This was followed by an extended version of the assisted-growth model in the advanced countries, largely revolving around unconventional monetary policy; in the United States, this implied several rounds of quantitative easing, which is simply the government borrowing from itself – a form of price control. Savers were repressed in order to lower the costs of credit for debtors (including governments) and those seeking to borrow for business expansion.
This did not work very well, because investment was constrained by deficient domestic aggregate demand relative to capacity. So savers did what one would expect: seek higher risk-adjusted returns in emerging economies, causing increases in credit and fueling upward pressure on exchange rates and asset prices.
This obvious externality required policy responses in the emerging countries: limits on capital inflows, reserve accumulation, and measures to restrict credit and restrain asset-price inflation. Complaints from emerging-market policymakers about the distortionary effects of the advanced countries’ policies were largely ignored.
All of that has changed dramatically since May, when the US Federal Reserve began signaling its intention to “taper” its massive monthly purchases of long-term assets. Asset prices shifted, and capital rushed out of emerging markets, causing credit conditions to tighten and exchange rates to fall.
At a minimum, a short-term growth slowdown is nearly certain; some wonder whether the destabilizing impact of capital-flow reversals will have longer-term adverse effects. For the most part, the latter fear appears overblown, though the risks caused by unexpected policy shifts and related financial adjustments should not be underestimated or dismissed.
The emerging economies generally have the policy instruments, balance sheets, and expertise to respond effectively. In addition, while China’s output is affected by advanced-country economic performance, its financial system is largely insulated from monetary-policy externalities. The capital account is less open, foreign-currency reserves of $2.5 trillion mean that the exchange rate is controllable, and, with savings exceeding investment (the current-account surplus is declining but still positive), China is not dependent on foreign capital.
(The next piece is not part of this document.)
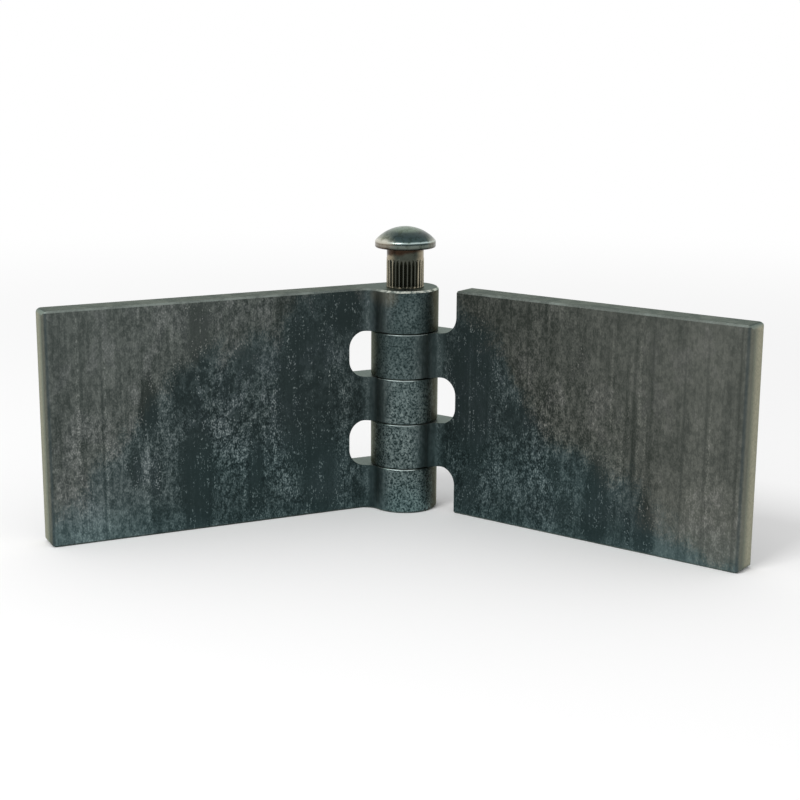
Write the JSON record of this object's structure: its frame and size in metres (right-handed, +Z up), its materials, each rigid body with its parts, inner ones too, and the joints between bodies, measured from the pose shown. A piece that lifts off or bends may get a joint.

China’s systemic importance with respect to emerging-market growth, its relative stability, and other emerging countries’ domestic policy responses suggest that the main effect of the Fed’s coming policy shift will be a new equilibrium with less distorted asset prices. This should create opportunity for investors, especially if there is a downward overshoot as the new equilibrium emerges.
Some level of policy coordination might be achieved by an early-warning system, which would provide sufficient time for an organized response. But multilateral communication of significant policy shifts would almost inevitably result in leaks and confidence-damaging insider trading.
Given an expanded mandate and a much larger balance sheet, the International Monetary Fund, with advance notification, could in principle reliably act to stabilize volatile international capital flows, buying time for more orderly domestic responses. But that would be a rather large step in the direction of global economic governance and management.
Decentralized policy and growing externalities will result in partial de-globalization, especially in macroeconomic configurations, finance, and capital accounts. Thus, it is not a good idea to run persistent current-account deficits and become dependent on (temporarily) low-cost foreign capital. Open capital accounts may be replaced not by whimsical ad hoc interventions that heighten uncertainty and weaken confidence, but rather by predictable rules-based constraints on financial-capital flows.
Second, as we learned from the crisis, substantial domestic ownership of the banking sector is crucial, in part because multinational resolution mechanisms in cases of insolvency are largely non-existent. Moreover, the pattern of accumulating reserves via current-account surpluses, net private capital inflows, or both – a legacy of the 1997-1998 Asian financial crisis – will continue and perhaps become even more pronounced. Finally, public purchases of domestic assets to stabilize asset prices and net capital flows will become increasingly common.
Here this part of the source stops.